Why Recycling Is the Key to Circular Fashion

Recycling extends the life of materials beyond the linear “take make throw away” paradigm. Circular fashion strategies—such as designing for longevity, take back programs, upcycling, and resale—encourage sustainability at every stage of the product life cycle.

Success Stories & Innovations

  • Fabscrap: A New York based textile recycling company that collects thousands of pounds of fabric weekly from fashion and design brands and transforms it into resale materials or industrial products like padding. Their commitment to transparency and sustainability has made them a pioneer in zero waste design cycles.
  • Refiberd: This U.S. startup uses AI and hyperspectral imaging to sort textiles accurately by material—especially synthetics like polyester—for recycling. Backed by over $3.4 million in seed funding, it shows how tech can advance circularity.
  • Policy approaches: California’s Responsible Textile Recovery Act (SB 707) mandates that retailers operate free take back programs for used clothing by 2030—a first in the U.S.. In Europe, EPR (extended producer responsibility) frameworks are pushing brands to design sustainable products and take accountability for end of life disposal

Textile Recycling in Bangladesh: A Local Perspective

Bangladesh, one of the world’s largest garment exporters, generates vast quantities of jhut (textile scraps). Despite informal collection systems, formalizing waste recycling is critical.
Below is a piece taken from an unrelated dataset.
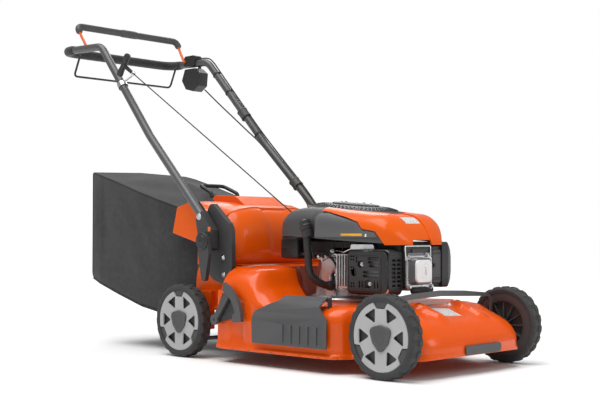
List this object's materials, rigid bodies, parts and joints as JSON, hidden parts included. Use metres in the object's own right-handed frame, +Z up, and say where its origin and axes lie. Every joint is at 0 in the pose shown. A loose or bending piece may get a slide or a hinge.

Initiatives like the PaCT project engage local communities—especially women—in sorting and recycling, creating livelihoods while reducing environmental impact

Yet challenges remain: insufficient collection infrastructure, limited technological access, and unfavorable policy frameworks. For instance, recycled fiber mills face multiple VATs and tariff barriers. Experts recommend duty exemptions, a dedicated HS tariff code, and a ban on exporting jhut to strengthen local recycling capacity

How We Can Contribute

  • Consumers: Buy consciously, reuse or donate garments, participate in clothing swaps, and avoid fast fashion purchases.
  • Brands: Implement take back programs, design for recyclability, and partner with recycling facilities.
  • Governments: Support circular economy policies, reduce taxes on recycled-fiber production, and offer incentives for sustainable textile businesses.

Final Thoughts

Recycling textile waste isn’t only crucial for the environment—it also makes strong economic and ethical sense. By adopting mechanical, chemical, or bio recycling technologies; supporting circular fashion systems; and building inclusive, policy driven infrastructure, we can shift toward a sustainable textile economy. The journey requires collaboration—between brands, policymakers, communities, and consumers—to turn waste into opportunity.